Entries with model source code
────

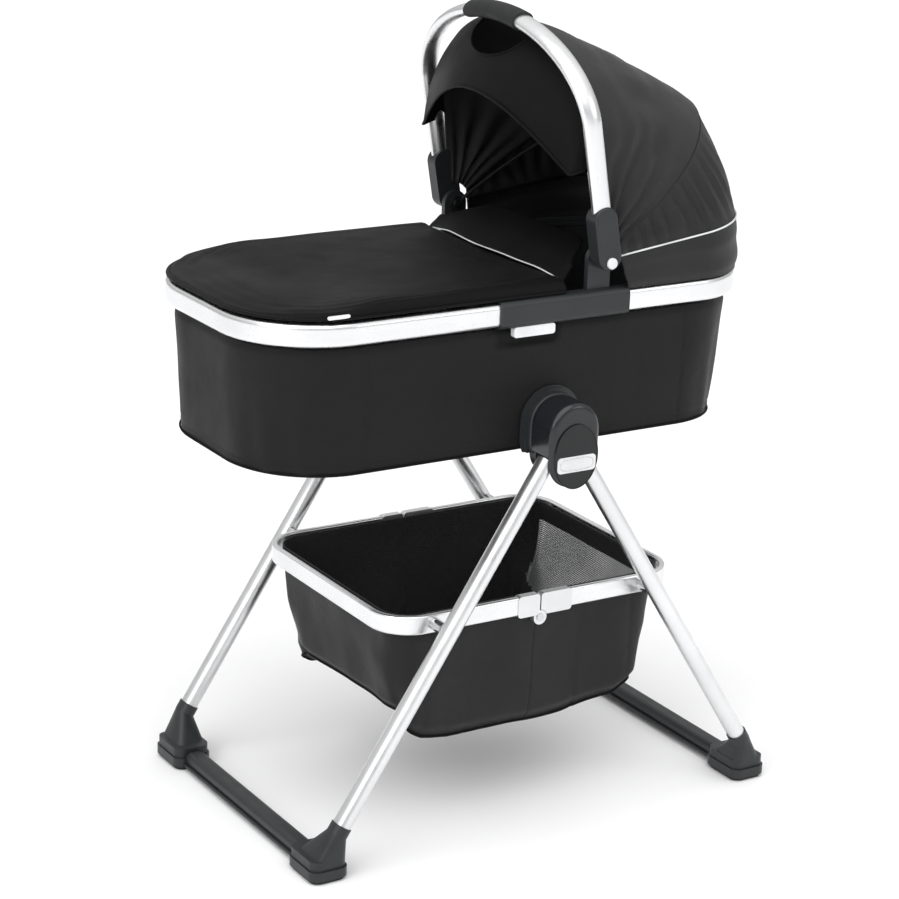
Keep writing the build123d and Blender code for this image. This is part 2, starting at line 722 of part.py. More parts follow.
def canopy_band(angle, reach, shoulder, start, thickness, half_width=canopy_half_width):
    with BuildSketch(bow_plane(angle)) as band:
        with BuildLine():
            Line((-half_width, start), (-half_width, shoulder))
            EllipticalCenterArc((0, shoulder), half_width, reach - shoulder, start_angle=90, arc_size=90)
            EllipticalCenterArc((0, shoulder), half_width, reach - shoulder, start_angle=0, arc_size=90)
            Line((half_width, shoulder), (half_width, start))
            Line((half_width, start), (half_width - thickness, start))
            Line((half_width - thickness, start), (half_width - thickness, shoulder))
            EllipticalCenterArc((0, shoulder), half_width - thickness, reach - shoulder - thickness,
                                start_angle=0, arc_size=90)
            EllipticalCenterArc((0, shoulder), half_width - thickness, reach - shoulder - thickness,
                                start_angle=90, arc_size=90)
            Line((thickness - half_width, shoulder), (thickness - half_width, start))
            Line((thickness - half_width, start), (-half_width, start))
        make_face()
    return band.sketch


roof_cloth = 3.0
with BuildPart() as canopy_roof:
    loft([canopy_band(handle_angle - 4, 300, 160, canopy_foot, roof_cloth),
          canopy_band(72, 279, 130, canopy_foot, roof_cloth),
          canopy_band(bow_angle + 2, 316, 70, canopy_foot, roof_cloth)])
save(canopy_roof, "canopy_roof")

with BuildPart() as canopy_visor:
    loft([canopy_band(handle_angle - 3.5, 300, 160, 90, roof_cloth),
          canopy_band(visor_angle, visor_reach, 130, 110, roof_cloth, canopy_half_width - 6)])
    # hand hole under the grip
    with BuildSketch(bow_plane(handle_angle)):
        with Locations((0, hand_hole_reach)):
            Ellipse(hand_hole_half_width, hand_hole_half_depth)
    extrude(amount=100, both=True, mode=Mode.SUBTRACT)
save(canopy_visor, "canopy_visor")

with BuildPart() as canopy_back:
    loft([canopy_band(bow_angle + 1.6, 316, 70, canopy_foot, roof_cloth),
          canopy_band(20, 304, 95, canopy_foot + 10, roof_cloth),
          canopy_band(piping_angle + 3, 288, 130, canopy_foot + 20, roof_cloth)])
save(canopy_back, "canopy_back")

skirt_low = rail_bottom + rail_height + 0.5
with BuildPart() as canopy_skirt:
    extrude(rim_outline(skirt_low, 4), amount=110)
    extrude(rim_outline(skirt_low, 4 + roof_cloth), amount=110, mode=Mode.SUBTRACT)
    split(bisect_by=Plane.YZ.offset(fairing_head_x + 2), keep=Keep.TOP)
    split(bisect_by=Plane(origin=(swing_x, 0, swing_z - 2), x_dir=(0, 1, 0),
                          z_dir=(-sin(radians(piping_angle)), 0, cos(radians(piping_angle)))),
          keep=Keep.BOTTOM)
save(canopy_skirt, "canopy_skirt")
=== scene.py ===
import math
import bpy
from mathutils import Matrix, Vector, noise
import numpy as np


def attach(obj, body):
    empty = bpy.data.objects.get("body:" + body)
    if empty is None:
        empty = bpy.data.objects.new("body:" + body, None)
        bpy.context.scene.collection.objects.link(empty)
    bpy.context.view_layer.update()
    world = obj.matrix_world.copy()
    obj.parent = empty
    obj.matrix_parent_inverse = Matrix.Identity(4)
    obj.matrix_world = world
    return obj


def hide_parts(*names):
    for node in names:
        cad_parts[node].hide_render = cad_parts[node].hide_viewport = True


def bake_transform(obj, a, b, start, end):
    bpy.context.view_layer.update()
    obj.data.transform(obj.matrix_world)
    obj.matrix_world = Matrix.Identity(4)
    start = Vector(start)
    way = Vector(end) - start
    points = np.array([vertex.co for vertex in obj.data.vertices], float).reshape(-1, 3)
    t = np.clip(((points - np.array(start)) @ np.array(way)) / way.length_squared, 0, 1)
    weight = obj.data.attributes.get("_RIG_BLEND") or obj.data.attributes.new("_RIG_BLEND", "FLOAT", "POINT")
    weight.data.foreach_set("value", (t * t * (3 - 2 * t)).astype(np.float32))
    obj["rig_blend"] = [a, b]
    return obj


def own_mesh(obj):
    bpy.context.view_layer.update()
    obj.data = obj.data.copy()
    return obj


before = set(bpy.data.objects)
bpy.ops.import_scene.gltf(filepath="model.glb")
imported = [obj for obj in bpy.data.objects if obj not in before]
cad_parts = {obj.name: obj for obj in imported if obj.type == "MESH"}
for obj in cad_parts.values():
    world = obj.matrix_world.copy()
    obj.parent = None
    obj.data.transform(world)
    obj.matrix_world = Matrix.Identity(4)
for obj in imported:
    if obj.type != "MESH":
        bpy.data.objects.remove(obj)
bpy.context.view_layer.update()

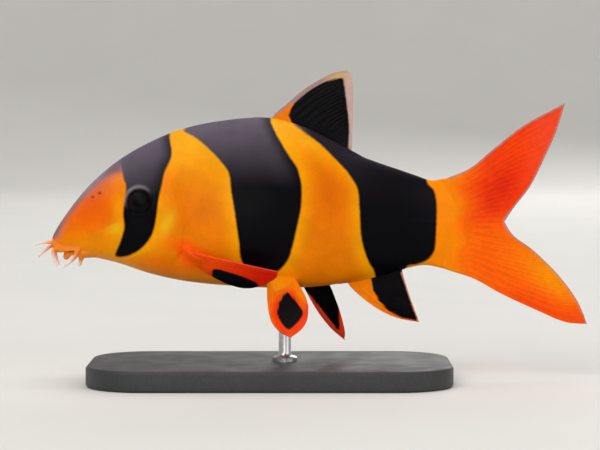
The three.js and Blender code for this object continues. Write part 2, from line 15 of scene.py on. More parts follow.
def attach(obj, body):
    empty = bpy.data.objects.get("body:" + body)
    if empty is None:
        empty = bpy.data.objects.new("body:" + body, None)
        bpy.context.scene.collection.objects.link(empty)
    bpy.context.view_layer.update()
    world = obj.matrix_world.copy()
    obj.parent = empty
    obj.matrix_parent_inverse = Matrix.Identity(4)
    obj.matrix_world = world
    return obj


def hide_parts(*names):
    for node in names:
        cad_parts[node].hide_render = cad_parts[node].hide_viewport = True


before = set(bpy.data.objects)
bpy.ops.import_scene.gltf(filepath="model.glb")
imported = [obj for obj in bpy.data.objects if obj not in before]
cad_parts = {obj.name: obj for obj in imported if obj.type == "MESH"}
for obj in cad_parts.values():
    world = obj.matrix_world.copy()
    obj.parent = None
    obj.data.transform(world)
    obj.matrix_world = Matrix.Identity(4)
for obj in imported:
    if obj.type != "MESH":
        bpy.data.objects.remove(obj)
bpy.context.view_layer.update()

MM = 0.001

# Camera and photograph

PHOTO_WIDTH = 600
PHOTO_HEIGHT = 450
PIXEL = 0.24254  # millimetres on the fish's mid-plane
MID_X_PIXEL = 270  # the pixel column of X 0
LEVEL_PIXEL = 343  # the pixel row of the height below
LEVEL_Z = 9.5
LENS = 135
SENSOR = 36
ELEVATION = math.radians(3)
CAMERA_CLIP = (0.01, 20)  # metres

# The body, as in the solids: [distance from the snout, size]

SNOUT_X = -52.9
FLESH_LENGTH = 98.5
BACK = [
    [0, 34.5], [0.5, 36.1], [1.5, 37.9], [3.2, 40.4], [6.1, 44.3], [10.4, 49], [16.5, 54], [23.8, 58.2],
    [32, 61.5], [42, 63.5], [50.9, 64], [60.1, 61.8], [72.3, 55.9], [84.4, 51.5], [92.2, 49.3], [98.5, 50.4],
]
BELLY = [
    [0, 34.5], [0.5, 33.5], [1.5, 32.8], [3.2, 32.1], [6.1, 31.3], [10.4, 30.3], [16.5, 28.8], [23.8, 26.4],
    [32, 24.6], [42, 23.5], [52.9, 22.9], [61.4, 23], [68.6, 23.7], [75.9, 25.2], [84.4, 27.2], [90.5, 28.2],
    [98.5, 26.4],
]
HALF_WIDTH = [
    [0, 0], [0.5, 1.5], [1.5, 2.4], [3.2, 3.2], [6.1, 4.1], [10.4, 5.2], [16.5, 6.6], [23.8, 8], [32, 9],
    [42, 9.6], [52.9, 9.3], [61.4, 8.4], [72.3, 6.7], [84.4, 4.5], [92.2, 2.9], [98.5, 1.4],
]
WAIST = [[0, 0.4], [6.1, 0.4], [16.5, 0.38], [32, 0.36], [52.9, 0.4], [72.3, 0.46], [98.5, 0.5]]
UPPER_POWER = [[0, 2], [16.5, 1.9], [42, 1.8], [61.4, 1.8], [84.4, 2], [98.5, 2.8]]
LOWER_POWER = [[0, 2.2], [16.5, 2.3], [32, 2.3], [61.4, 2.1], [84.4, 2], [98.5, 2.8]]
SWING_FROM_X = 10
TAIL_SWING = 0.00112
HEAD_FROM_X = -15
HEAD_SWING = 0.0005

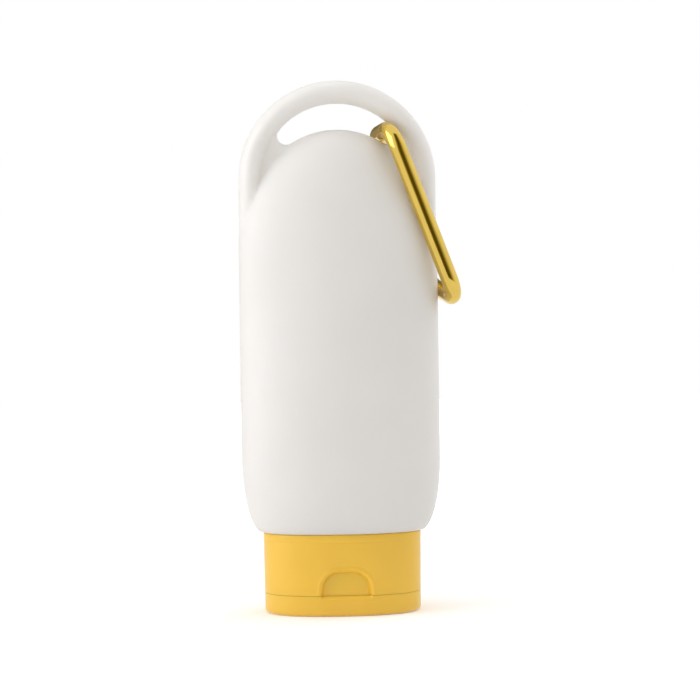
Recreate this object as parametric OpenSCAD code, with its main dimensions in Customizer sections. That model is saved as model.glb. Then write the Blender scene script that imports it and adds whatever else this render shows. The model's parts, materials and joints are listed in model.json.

────

STATED TASK:
Tally the lines of the listing that include "More". Reply with nothing but the count.

SOLUTION TO THE EXERCISE:
2